Пътуване по посока на сянката (Traveling in the Direction of the Shadow) ends not with a full stop, but with an ellipsis—a punctuation mark that Boukova uses extremely sparingly. In contrast to English, where the three dots generally signal an omission or pause anywhere within the phrase, in Bulgarian they usually come at the end of the sentence and tend to imply a trailing off, an invitation to the reader to finish the phrase. One possible interpretation of this particular ellipsis is as a suggestion that even though the novel, like any other text, must at some point come to an end, it is through subsequent readings—and translations—that it continues to live and generate potentially infinite meanings. In that way, the “delays of translation,” besides being a hindrance, can also serve as agents for bestowing the text with new energy and prolonging its lifespan.

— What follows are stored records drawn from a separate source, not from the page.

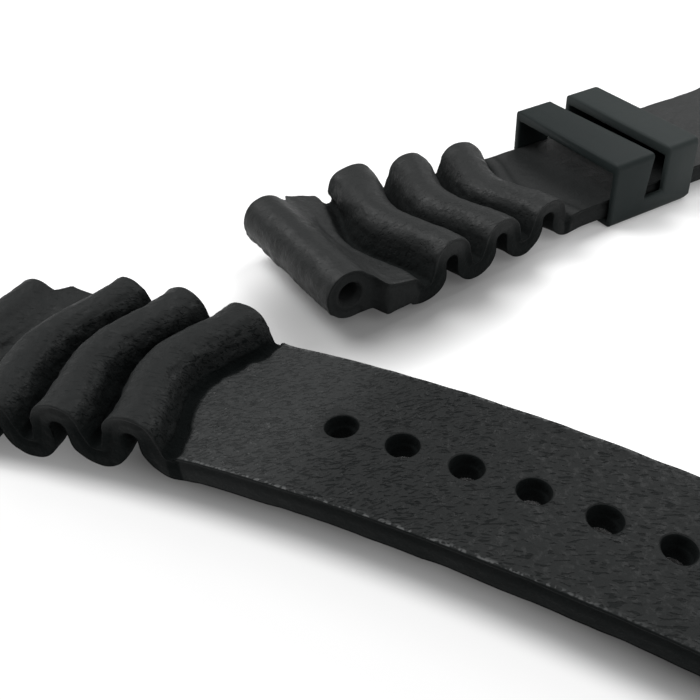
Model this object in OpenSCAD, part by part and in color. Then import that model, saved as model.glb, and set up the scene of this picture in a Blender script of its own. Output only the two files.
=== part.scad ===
// Silicone diver's watch strap in two halves, with accordion folds, a double keeper and a pin buckle.
// The origin is the middle of the buckle half's lug bore. +X runs along that half towards the buckle,
// +Y along the lug bore and +Z out of the wrist. The tail half lies beside it, turned about Z.

/* [Lug end] */
// Gap between the watch's lugs
lug_gap = 22; // [18:0.5:24]
// How much shorter the lug tube is than that gap
lug_play = 0.1; // [0.05:0.05:0.4]
// Outer radius of the lug tube
tube_r = 3.3; // [2.9:0.1:3.8]
// Radius of the bore for the watch's spring bar
bore_r = 1.35; // [0.8:0.05:1.5]
// Height of the bore's axis above the strap's underside
bore_h = 4.3; // [4:0.1:4.8]
// Distance from the bore's axis to the shoulder behind the lugs
shoulder_x = 4.6; // [4.4:0.1:5]
// Width of the shoulder, the strap's widest place
shoulder_w = 25.8; // [24.6:0.1:28]
// Height of the web where it leaves the tube
web_h = 4.5; // [4.2:0.1:5]
// Distance from the bore's axis to the low ridge
ridge_x = 7.9; // [7.6:0.1:8.2]
// Height of the low ridge
ridge_h = 4.9; // [4.6:0.1:5.6]
// Radius of the ridge's crest
ridge_r = 1.1; // [0.8:0.1:1.2]

/* [Folds] */
// Number of accordion folds
fold_count = 3; // [2:1:3]
// Distance from one fold to the next
fold_pitch = 8.5; // [8.2:0.1:9.2]
// Distance from the bore's axis to the first fold's crest
first_fold = 14.5; // [14.2:0.1:15.5]
// Height of the first fold
fold_h = 7.5; // [7:0.1:8.5]
// How much lower each next fold is on the tail half
tail_fold_drop = 0.2; // [0:0.05:0.4]
// How much lower each next fold is on the buckle half
buckle_fold_drop = 0.45; // [0:0.05:0.5]
// How far the folds bow towards the lugs in the middle
fold_bow = 2.6; // [1:0.1:3]
// Radius of a fold's crest
crest_r = 2.9; // [2.2:0.1:3.1]
// Thickness of a fold's wall at its foot
fold_wall = 2.3; // [1.8:0.1:2.4]
// Thickness of rubber over the slot inside a fold
slot_roof = 2.4; // [2:0.1:2.8]
// Width of the slot inside a fold
slot_w = 1.9; // [1.4:0.1:2.2]
// Thickness of the valley floor between folds
floor_t = 2.3; // [1.8:0.1:2.6]
// Rounding of a valley's underside
foot_r = 2; // [1:0.1:2.4]
// Fillet between the last fold and the band
root_r = 0.9; // [0.5:0.1:1.5]
// Flat run from that fillet to the plain band
run_out = 2.5; // [2:0.1:4]

/* [Band] */
// Thickness of the band on both halves
band_t = 2.8; // [2.4:0.1:3.2]
// Width where the folds end
waist_w = 19.3; // [18.5:0.1:20]
// Length of the tail half from the bore's axis to the tip, along the band
tail_len = 118; // [112:1:135]
// Width of the tail half at its tip
tip_w = 17.4; // [14:0.1:18]
// Radius to which the tail half arches as it lies
arch_r = 190; // [170:2:400]
// Number of adjusting holes
hole_count = 9; // [5:1:9]
// Distance between holes
hole_pitch = 6.3; // [5:0.1:6.8]
// Distance from the bore's axis to the first hole, along the band
first_hole = 48.5; // [44:0.5:52]
// Radius of a hole
hole_r = 1.3; // [1:0.05:1.4]
// Radius of the wider mouth on top of each hole
mouth_r = 1.6; // [1.5:0.05:1.9]
// Depth of that mouth
mouth_d = 1.2; // [0.4:0.1:1.8]

/* [Buckle end] */
// Distance from the lug bore's axis to the buckle's bar
bar_x = 86; // [74:0.5:90]
// Width of the strap at the bar
end_w = 18.3; // [17:0.1:18.5]
// Outer radius of the strap's end round the bar
end_r = 2.4; // [2.1:0.1:2.6]
// Length of the swelling before the bar
swell_len = 6; // [4:0.5:8]
// Width of the notch for the tongue
notch_w = 3.4; // [3:0.1:4]
// Length of that notch from the bar's axis
notch_len = 8; // [6:0.5:9]

/* [Keeper] */
// Distance from the lug bore's axis to the keeper's front
keeper_x = 42.6; // [42:0.1:46]
// Length of the loop nearer the folds
loop_1 = 6.2; // [5.4:0.1:6.8]
// Gap between the two loops
loop_gap = 3.5; // [2.5:0.1:4]
// Length of the loop nearer the buckle
loop_2 = 5.8; // [5:0.1:6.4]
// Free height above the strip inside the keeper
keeper_room = 4.15; // [4.1:0.05:4.8]
// Thickness of the side walls
keeper_wall = 1; // [0.8:0.05:1.5]
// Thickness of the roof
keeper_roof = 1.6; // [1.2:0.1:2]
// Thickness of the floor
keeper_floor = 1; // [0.8:0.05:1.5]
// Play between the keeper and the strip below and at each side
keeper_play = 0.22; // [0.15:0.01:0.4]
// Height of the joined part of the walls above the keeper's underside
sill_h = 2.9; // [2.2:0.1:4]
// Rounding of the keeper's upper edges
keeper_edge = 1; // [0.6:0.05:1.4]
// Rounding of the keeper's lower back edge
heel_r = 2.6; // [1.5:0.1:2.8]
// How far the first loop's roof reaches over the gap at one end
roof_lip = 1.4; // [0:0.1:1.8]

/* [Buckle] */
// Distance from the bar's axis to the middle of the cross bar
frame_len = 13; // [12:0.5:16]
// Play between the strap's end and each ear
ear_play = 0.35; // [0.2:0.05:0.6]
// Width of each side arm
arm_w = 2.2; // [1.8:0.1:3]
// Length of the cross bar along X
cross_w = 3; // [2.4:0.1:4]
// Thickness of the frame
frame_t = 2; // [1.6:0.1:2.2]
// Outer radius of the ears round the bar
ear_r = 2; // [1.7:0.1:2.2]
// Rounding of the frame's outer corners, seen from above
corner_r = 4; // [2:0.5:5]
// How far the frame drops from the bar to the cross bar
frame_drop = 2.1; // [1.5:0.1:2.3]
// Width of the tongue
tongue_w = 2.2; // [1.8:0.1:2.4]
// Thickness of the tongue
tongue_t = 1.2; // [1:0.1:1.5]
// Outer radius of the tongue's eye
eye_r = 1.8; // [1.6:0.1:2]

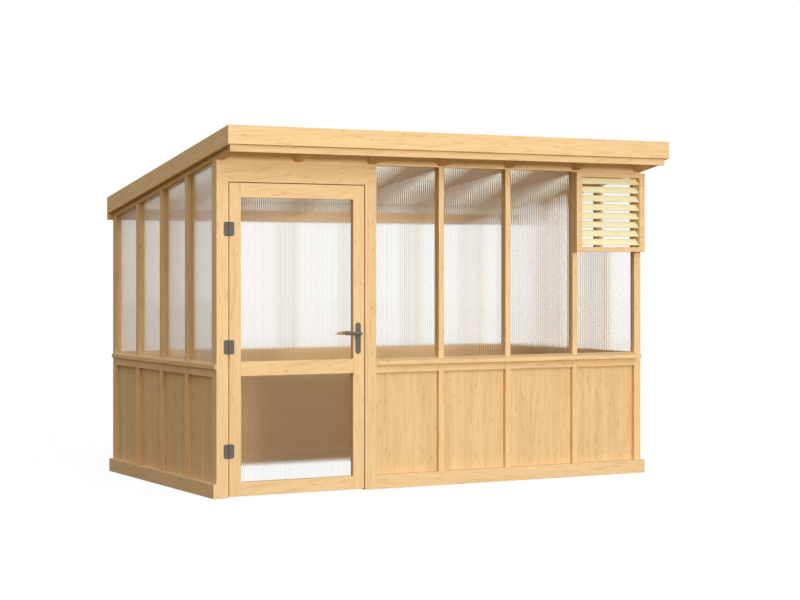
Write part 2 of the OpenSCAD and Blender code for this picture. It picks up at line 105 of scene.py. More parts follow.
def solids_of(node):
    """The separate solids of a CAD node, each as a clean bmesh with flat faces in one piece.

    Dictionaries stand in for sets here, because they keep the mesh's own order on every run.
    """
    whole = bmesh.new()
    whole.from_mesh(nodes[node].data)
    bmesh.ops.remove_doubles(whole, verts=whole.verts, dist=WELD_GAP)
    left = dict.fromkeys(whole.verts)
    found = []
    while left:
        reached = [next(iter(left))]
        del left[reached[0]]
        for v in reached:
            for e in v.link_edges:
                w = e.other_vert(v)
                if w in left:
                    del left[w]
                    reached.append(w)
        solid = bmesh.new()
        copies = {v: solid.verts.new(v.co) for v in reached}
        for f in dict.fromkeys(f for v in reached for f in v.link_faces):
            solid.faces.new([copies[v] for v in f.verts])
        bmesh.ops.dissolve_limit(solid, angle_limit=FLAT_ANGLE, verts=solid.verts, edges=solid.edges)
        solid.normal_update()
        found.append(solid)
    whole.free()
    found.sort(key=lambda s: tuple(round(c, 4) for c in low_corner(s)))
    return found


def ease_arrises(bm, width):
    """Planes a small flat on every sharp edge, as a joiner eases an arris."""
    sharp = [e for e in bm.edges if len(e.link_faces) == 2 and e.calc_face_angle(0) > SHARP_ANGLE]
    bmesh.ops.bevel(bm, geom=sharp, offset=width, segments=1, profile=0.5, affect="EDGES",
                    clamp_overlap=True)


def join(boards, name):
    """Joins several bmeshes into one mesh, keeping their attributes."""
    whole = bmesh.new()
    for board in boards:
        part = bpy.data.meshes.new("part")
        board.to_mesh(part)
        board.free()
        whole.from_mesh(part)
        bpy.data.meshes.remove(part)
    return mesh_from(whole, name)


print("edges that turn more than", round(math.degrees(SHARP_ANGLE)), "degrees get an eased arris")

# %% [markdown]
# ## Grain that follows each board
# Wood grain runs along a board, whichever way the board lies, and no two boards match.
# A texture in world space would run straight through every joint. So each board carries its own
# coordinates: along the grain, and two across it measured from the heart of the tree,
# which lies somewhere outside the board. They are stored as a vector attribute named grain,
# and a second attribute named tone makes one board a little paler or darker than the next.

# %% Grain coordinates
HEART_DISTANCE = (0.05, 0.13)
TRUNK_LENGTH = 60
NEARLY_UPRIGHT = 0.3


def along_direction(bm):
    """The direction of the longest edge of a solid: the way its grain runs."""
    longest = max(bm.edges, key=lambda e: e.calc_length())
    d = longest.verts[1].co - longest.verts[0].co
    d.normalize()
    return d


def lay_grain(bm, direction):
    """Writes the grain and tone attributes on one board whose grain runs along a direction."""
    layer = bm.verts.layers.float_vector.new("grain")
    tone_layer = bm.verts.layers.float.new("tone")
    side = direction.cross(Vector((0, 0, 1)))
    if side.length < NEARLY_UPRIGHT:
        side = Vector((1, 0, 0))
    side.normalize()
    through = direction.cross(side)
    middle = (low_corner(bm) + high_corner(bm)) / 2
    turn = chance.uniform(0, 2 * math.pi)
    distance = chance.uniform(*HEART_DISTANCE)
    heart = middle + side * math.cos(turn) * distance + through * math.sin(turn) * distance
    start = chance.uniform(0, TRUNK_LENGTH)
    tone = chance.uniform(-1, 1)
    for v in bm.verts:
        p = v.co - heart
        v[layer] = Vector((start + p.dot(direction), p.dot(side), p.dot(through)))
        v[tone_layer] = tone


print("each board starts somewhere on a trunk of", TRUNK_LENGTH, "metres")

# %% [markdown]
# ## Node groups
# Two effects serve many materials, so each is a shader node group with named sockets:
# Pine Grain for all the timber, and Sheet Ribs for all the hollow sheets.
# A node tree could be clicked together by hand, but a written one is easier to read and repeat.
# A short helper adds the nodes, so that a group reads as a list of steps.

# %% Node helpers
class Steps:
    """Adds nodes to a tree, each wired from numbers or from sockets of earlier ones."""

    def __init__(self, tree):
        self.tree = tree

    def node(self, kind, inputs=(), **settings):
        n = self.tree.nodes.new(kind)
        for key, value in settings.items():
            setattr(n, key, value)
        for key, value in dict(inputs).items():
            self.put(value, n.inputs[key])
        return n

    def put(self, value, socket):
        if isinstance(value, bpy.types.NodeSocket):
            self.tree.links.new(value, socket)
        else:
            socket.default_value = value

    def math(self, operation, a, b=0.0, c=0.0):
        n = self.node("ShaderNodeMath", operation=operation)
        self.put(a, n.inputs[0])
        self.put(b, n.inputs[1])
        self.put(c, n.inputs[2])
        return n.outputs[0]

    def distance(self, x, y):
        """How far a point lies from the middle, when it is x one way and y the other."""
        return self.math("SQRT", self.math("ADD", self.math("POWER", x, 2.0), self.math("POWER", y, 2.0)))

    def blend(self, share, a, b, blend_type="MIX"):
        """Mixes two colours. A Mix node has its colours at inputs 6 and 7 and at output 2."""
        n = self.node("ShaderNodeMix", data_type="RGBA", blend_type=blend_type, clamp_factor=True)
        self.put(share, n.inputs[0])
        self.put(a, n.inputs[6])
        self.put(b, n.inputs[7])
        return n.outputs[2]

    def vector(self, x, y, z):
        n = self.node("ShaderNodeCombineXYZ", {"X": x, "Y": y, "Z": z})
        return n.outputs[0]

    def ramp(self, value, low, high, from_value=0.0, to_value=1.0):
        n = self.node("ShaderNodeMapRange", {"Value": value, "From Min": low, "From Max": high,
                                             "To Min": from_value, "To Max": to_value},
                      interpolation_type="SMOOTHSTEP")
        return n.outputs[0]

    def noise(self, vector, scale, detail=2.0):
        n = self.node("ShaderNodeTexNoise", {"Vector": vector, "Scale": scale, "Detail": detail})
        return n.outputs[0]


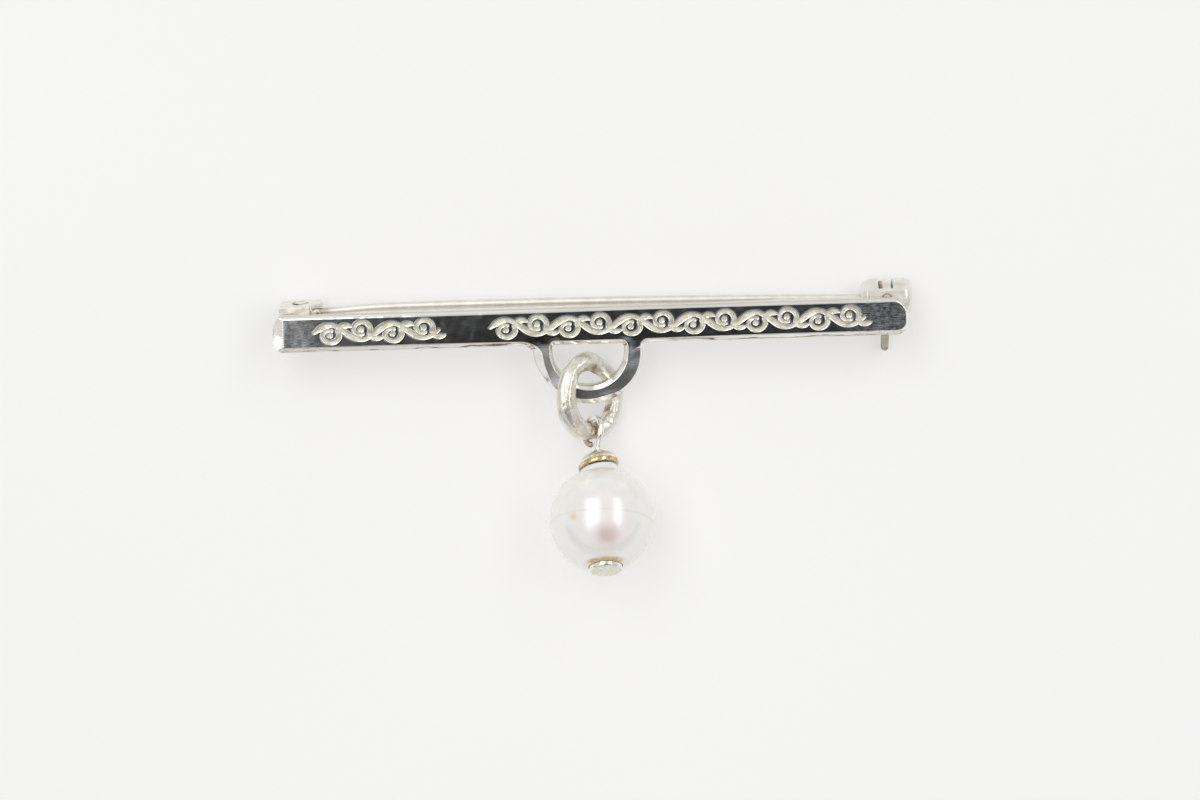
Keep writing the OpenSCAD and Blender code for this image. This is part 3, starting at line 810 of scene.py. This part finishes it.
def catch_lever(material):
    """The rotating lever: a sleeve with a gap, a disc, a collar beside it and the tongue."""
    inner_r, gap_half, disc_r = 0.5, 0.4, BARREL_R - 0.08
    shells = [
        along_bar(cylinder(BORE_R - PLAY, BORE_ENDS[0] + PLAY, BORE_ENDS[1] - PLAY)),
        along_bar(cylinder(disc_r, CATCH_X - LEVER_HALF_T, CATCH_X + LEVER_HALF_T, 64)),
        along_bar(cylinder(BARREL_R - 0.2, GROOVE_X0 + 0.06, CATCH_X, 64)),
        lever_tongue(),
    ]
    past_left, past_right = 20, 26
    cutters = [
        along_bar(cylinder(inner_r, past_left, past_right)),
        box((past_left, CATCH_V - gap_half, -CATCH_W - 3), (past_right, CATCH_V + gap_half, -CATCH_W)),
    ]
    points, faces = softened(shells, cutters, voxel=0.045, passes=3)
    x, v, w = points.T
    # Painted shade: darker inside the barrel, beside the disc and on the tongue's lower part
    in_barrel = step((disc_r - 0.12 - np.hypot(v - CATCH_V, w + CATCH_W)) / 0.1)
    beside_disc = step((CATCH_X - LEVER_HALF_T - 0.04 - x) / 0.05) * (x > CATCH_X - 0.7)
    low = step((CATCH_V - 1.6 - v) / 0.8)
    marks = {"dirt_and_shade": np.maximum.reduce([0.8 * in_barrel, 0.9 * beside_disc, 0.62 * low])}
    piece("lever", (points, faces), ON_BAR, material, "catch_lever", marks, body="lever")


# The link and the drop

# The link's swellings: (degrees round the ring, spread, side of the wire, height)
# A side of 0 degrees is outwards and 90 is the link's front
SWELLINGS = [
    (196, 38, -41, 0.2), (206, 20, 139, 0.07), (84, 26, 150, 0.22), (104, 20, 60, 0.06),
    (305, 26, 90, 0.08), (240, 24, -30, 0.14),
]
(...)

So it is also no accident that “Remora, or The Full Stop at the End” does not come at the very end, but is followed by “Outis, or The Art of Translation,” which is actually the novel’s final chapter. Neither is it an accident, then, that the only character who doesn’t die by the end of the novel is that of Outis, the translator. Rather than as any kind of claim about the invincibility, omnipotence, or infallibility of translators, I’d like to think that in this case the figure of the translator might be understood more broadly as the kind of close, attentive, and dedicated reader—‘no one’ in particular, but also potentially anyone—who reads, rereads, interprets, and (re)creates the text.
All this seems in line with Boukova’s general philosophy. Writers, she says, know well that “at the moment the full stop is put down, they no longer have any power over the text. It can be read however readers decide. It can be translated however it happens on the part of the translators. Once they’ve created the text, words acquire a life of their own, independent of the author.”